I promised mini-reviews of “Rocky Balboa” and “The Illusionist” yesterday so here they are. It’s kinda funny, but these movies, though they might not seem like it, are actually a good pair to review together. They are similar in that they are both decent films that are plagued by a sense of imbalance. In one case, it’s a bit of style over substance, and in the other it’s a bit of substance over style. Both are worth a rental in my estimation, but have some pretty major flaws that prevented me from completely embracing them. Let’s start with the magician and then move to the boxer.
Simplified, this is a movie made great by performances and not necessarily plot or substance. Edward Norton and Paul Giamatti are absolutely astounding. Norton as the titular magician and Giamatti as the inspector that follows him (out of curiosity and necessity). It’s unfair that this movie will be always linked and compared to “The Prestige” because of their similar nature and coming out at the same time. (By the way, has anyone figured out why this happens so much, and do we even have a name for this occurrence? Can we call it the Armageddon effect?) It’s not fair because it has no chance at being as deep, intricate, or compelling as Nolan’s genius film. As wonderful as Ed and Paul are to watch, the truth is that this is a very basic story dressed up by some pretty cool visuals and an attempted twist ending that fell pretty flat for me. I won’t give it away, but sufficed to say, when all was said and done it was difficult to buy into any part of the reality of the movie. Even a message about the destructive nature of obsession was tainted by a seemingly contradictory message that obsession could also overcome all things. Overall, still worth checking out, and I’ll give it a solid B, but the sleight of hand in this movie is that while we are being distracted by compelling performances the underlying structure is pretty flimsy and basic.

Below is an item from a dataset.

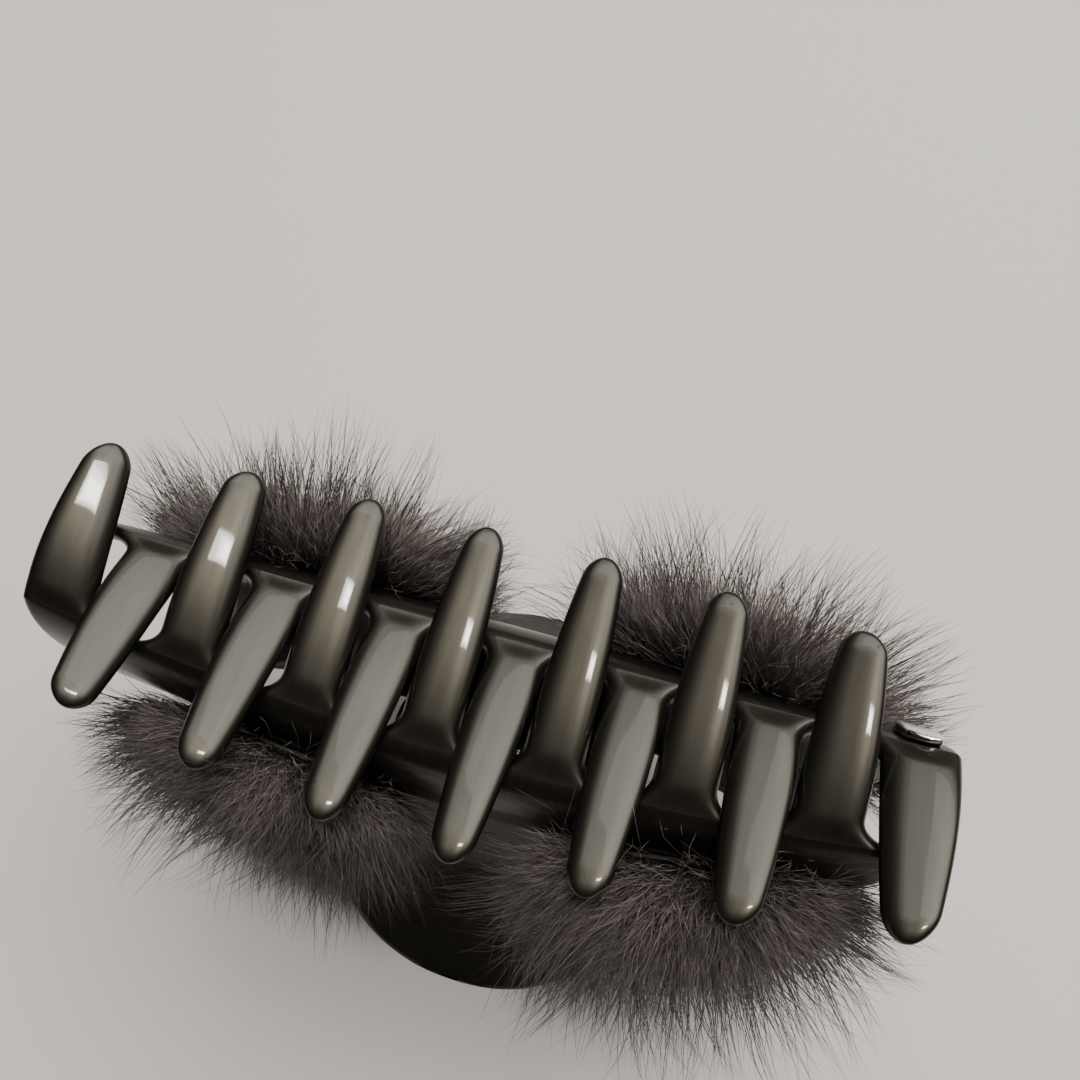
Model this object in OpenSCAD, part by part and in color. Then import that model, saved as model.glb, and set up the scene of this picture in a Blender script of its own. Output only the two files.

I’m going to admit something that may get my “guy card” revoked. I’ve only seen one Rocky movie before this one. Not only that, I’m not even sure what number it is. It’s the one with the Russian, the one that made “I. Will. Break. You.” a part of my go to vocabulary. Anyhow, it was a lot of fun, and I remember thinking, “Hmm, boxing movies can be fun” (something later confirmed by friends forcing me to watch movies like “Diggstown” and “The Gladiator” (Cuba Gooding not Russell Crowe)). So when Rocky Balboa was announced, I had the same reaction as everyone else; utter disbelief. I mean, seriously, Sly’s what now, eleventy seven? (Actual answer, 60, but I needed the LOTR reference for my geek cred.) But a funny thing happened on the way to the theater, Balboa started promoting to churches and the faith audience and now my curiosity was peaked. Could this latest Rocky actually carry a decent message and at the same time deliver one last knockout punch? The answer? Uh… kinda. The truth is for every bit as sweet as the themes and messages are in this movie (great stuff about family, perseverance, and purpose) the plot seems contrived, surface, and completely unrealistic. The movie plays like it’s own battle in the ring. It will get off a few good punches with message, heart, and even performance (Sly can still act, by the way) and then get pummelled to the corner by poor direction, bad pacing, and bad acting (Sly can still overact, by the way). The point is that by the end of the movie you feel bloodied and bruised but greater for having taken the punch and still getting up. When the final bell sounds, it’s this inconsistency that makes “Rocky Balboa” hard to recommend, but a movie still worth seeing if you can take a punch or two.